Consequently, Moshe did issue a full account to Bnei Yisrael to remove suspicion that he had taken from contributions toward the Mishkan. Rabbi Sacks at this point notes that Moshe’s reckoning was done not by Moshe but by the Leviim under the direction of Itamar’, "in other words by independent auditors.”

So why did Moshe need to demonstrate that he did not benefit from contributions to the Mishkan and why was it necessary to have an independent individual examine the case?

Rabbi Sacks proposes that the central message to be taken from the detailed accounting of what contributions were made, and the public questioning of Moshe comes down to “integrity in public life” and that “trust is of the essence in public life.” A people who are unable to trust its leaders and its institutions are not able to function as a fully-fledged free society. Judaism and its texts continuously demonstrate that the Jewish people's leaders are where they are not “as a means to power” but as “a form of service” asked of them by Hashem. Judaism indeed is a forever shining example of a religion and a nation who are free to criticize and question its leaders and each other. There is no better illustration of this than in Neviim, where there are numerous examples of Prophets questioning its' leaders and their moral errors.

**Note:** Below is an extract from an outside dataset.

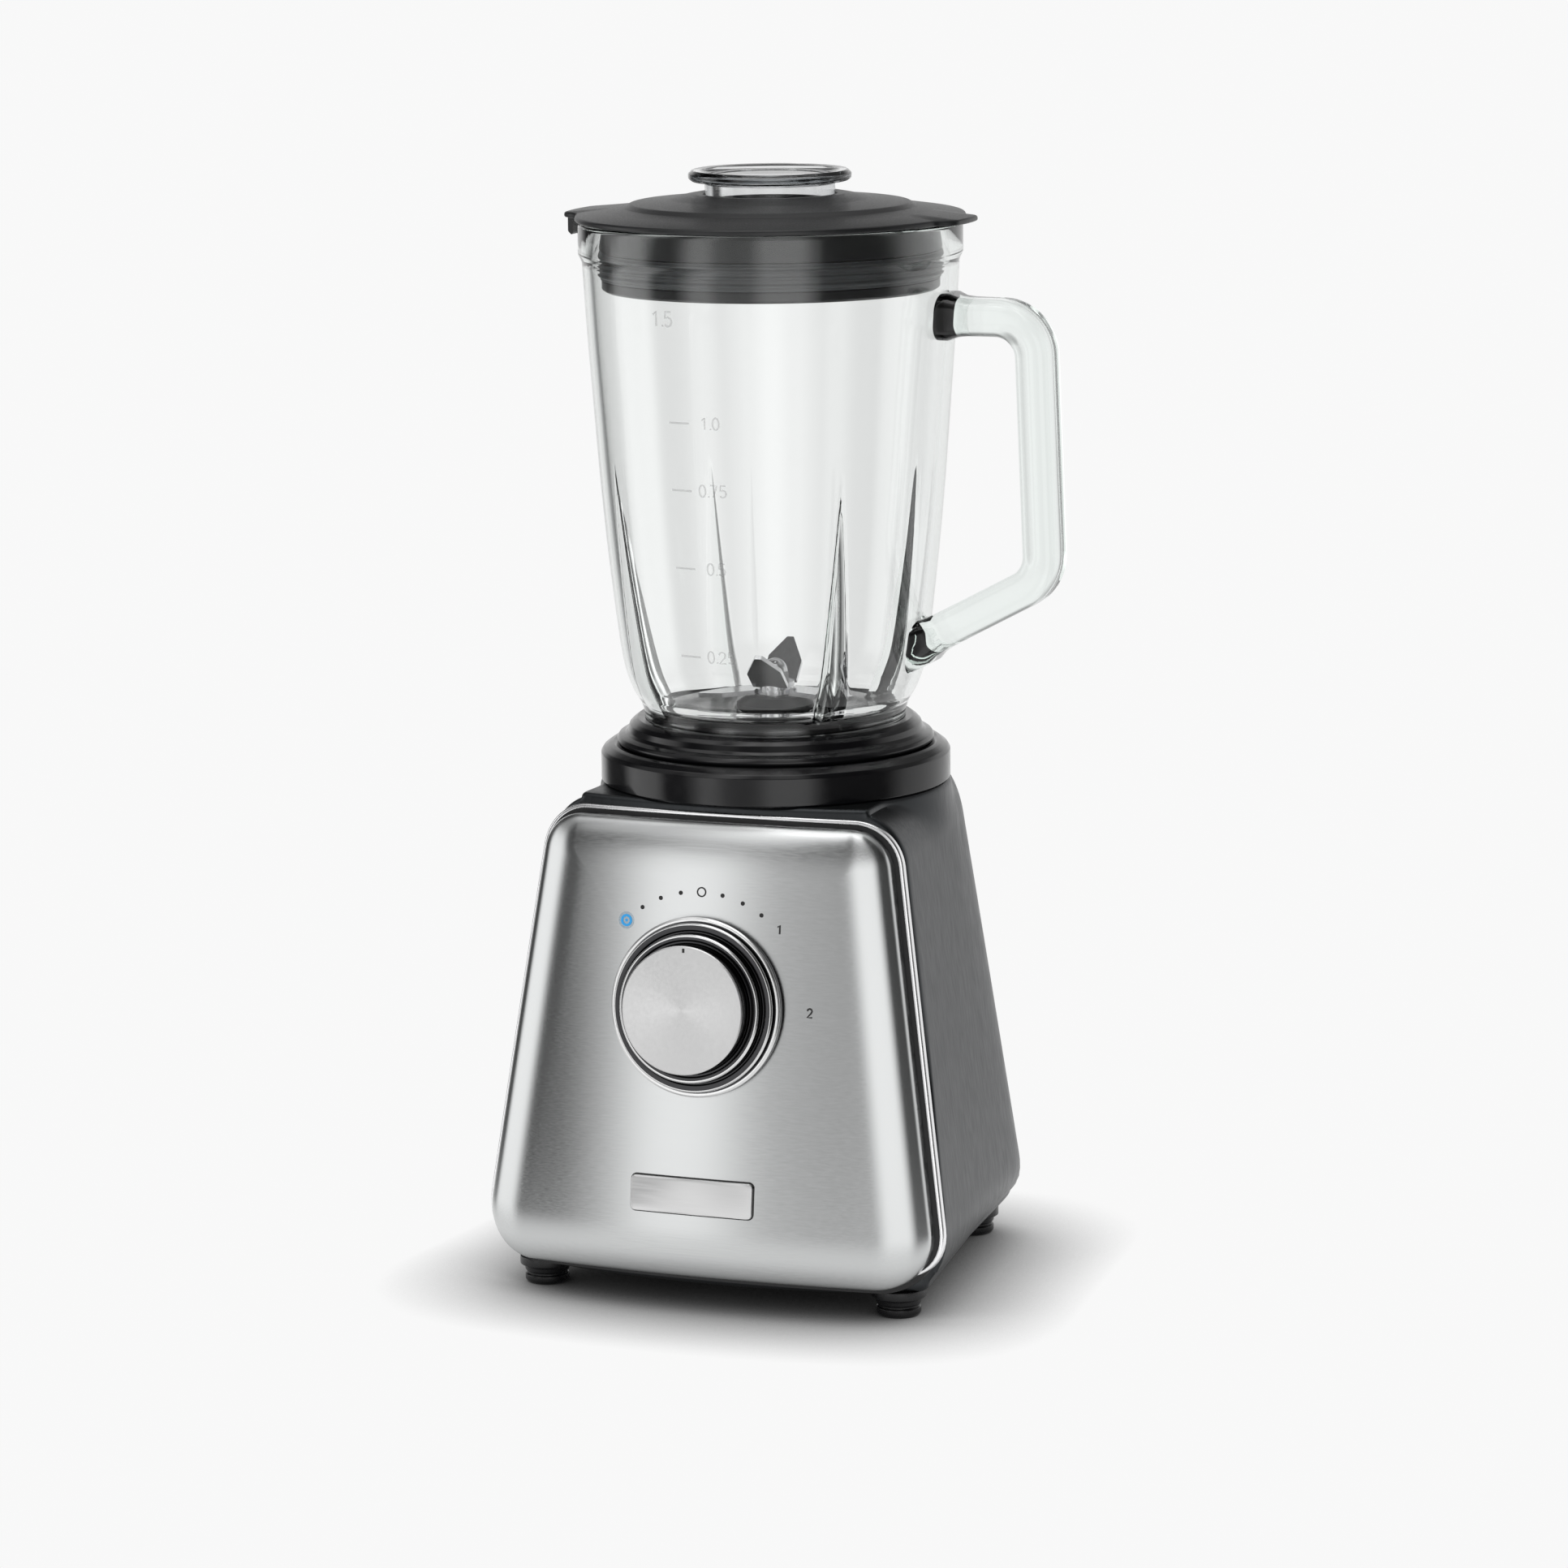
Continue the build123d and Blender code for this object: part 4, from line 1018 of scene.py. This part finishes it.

A detailed accounting of contributions to the mishkan and Moshe’s subsequent reckoning is not done because Moshe needs to prove himself to the people. Moshe (who was innocent and known for his integrity) with Hashem’s backing could have easily said ‘who are you to question me?’ Rather as Rabbi Sacks asserts, it was necessary to demonstrate that a leader’s accountability is critical. Trust between a people and their leader is tantamount to the conduct of a moral and ethical society.  What is Judaism, if not a cornerstone in the biblical world and thenceforth an eternal example of a society that functions on integrity and morality?